Para além dessa dimensão espiritual
temos que considerar que foi um intelectual, não só pela quantidade de escritos, alguns
ele próprio sentia que saiam sem ele dar por ela, por que ele falava em qualquer sítio
registavam e depois publicavam livros, quase sem ele os rever. Mas, é um homem assim
tipo Santo Agostinho. Com certeza, que Santo Ambrósio está mais presente na sua catedra
de Milão mas, a sua produção, a simplicidade da comunicação, o tornar a Palavra de
Deus muito acessível, muito fácil de entender faz lembrar mais Agostinho do que Ambrósio.

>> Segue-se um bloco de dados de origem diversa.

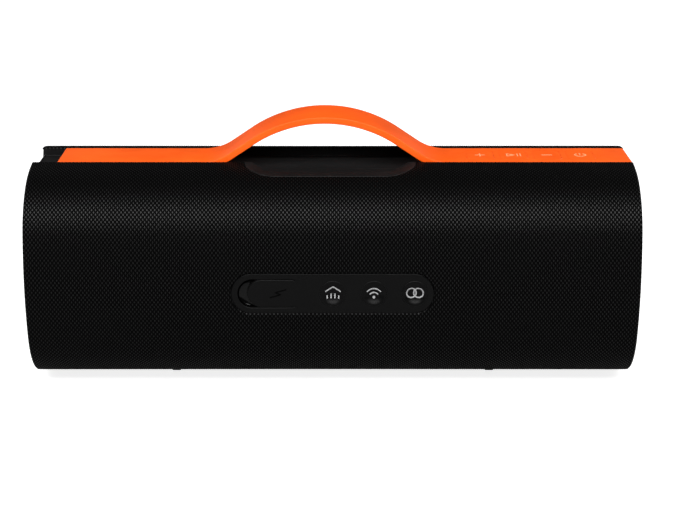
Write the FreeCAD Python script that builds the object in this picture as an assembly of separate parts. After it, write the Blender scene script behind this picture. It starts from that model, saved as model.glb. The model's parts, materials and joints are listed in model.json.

E depois também o aspecto vivencial, porque tudo isto que ele
ensinava, nós hoje vamos sabendo e, no futuro talvez venha a saber-se mais, porque
isso permanecia um pouco no segredo da sua vivência, mas era um homem com um testemunho
evangélico vivencial não só no acolhimento das pessoas, mas mesmo em atitudes de
desprendimento de si próprio, de ir lavar doentes, hoje sabe-se que ele tinha esse
costume, mesmo aqui em Roma quando era Reitor da Universidade. Portanto, era algo
que estava nele como uma atitude de pastor que estendia o seu abraço a toda a gente
e tentava imitar Jesus nos gestos de lavar os pés aos mais pobres.
A
sua distância de uma visão oficial e curial causou certamente algumas polémicas e
isso trouxe visões contrastadas de quem gosta e de quem não gosta, mas ele não se
resignava a um papel marginal da Igreja e isso é outro aspecto que é muito importante
neste momento. Mesmo sendo uma Igreja cada vez vez mais minoria e tendo consciência
disso, ele intervinha naquilo que ele chamava a mediação antropológico-ética. a Igreja
tem uma missão seja nas Brigadas Vermelhas (no princípio do seu episcopado), seja
depois ao longo da história até aos nossos dias, ele não deixava de apelar ao contributo
dos católicos para a sociedade civil, para o bem comum da sociedade. E as suas intervenções
tinham aqui, mais uma vez, o rasgo evangélico que era bem patente, porque para o Cardeal
Martini a Igreja não é um lobby de pressão, uma representação política de valores
permanentes que depois fecha os olhos a algumas regras éticas para salvaguardar interesses,
mas era um homem frontal em todas as suas dimensões. Nunca se escondeu, para ele a
prudência era mais uma virtude interior do que propriamente uma máscara para se defender
de não dizer aquilo que devia dizer. Não era uma máscara para a falta de coragem,
porque às vezes as pessoas são prudentes por falta de coragem e isso é uma máscara
e nele, sobretudo as virtudes, seja a justiça, seja a prudência eram chamadas a ir
ao interior mais profundo da pessoa e isso é muito mais importante porque depois transforma
quem está na justiça, quem está na política, quem está na economia, transformando
por dentro é capaz de transformar a realidade. E vemos que ele procura ,com dedicação
até ao fim, e isso é bem visível, a credibilidade da proposta eclesial. E isso, também
hoje, parece-me fundamental, que a proposta seja credível; aqueles que andam em busca
e que esperam, por isso, uma coerência evangélica profunda.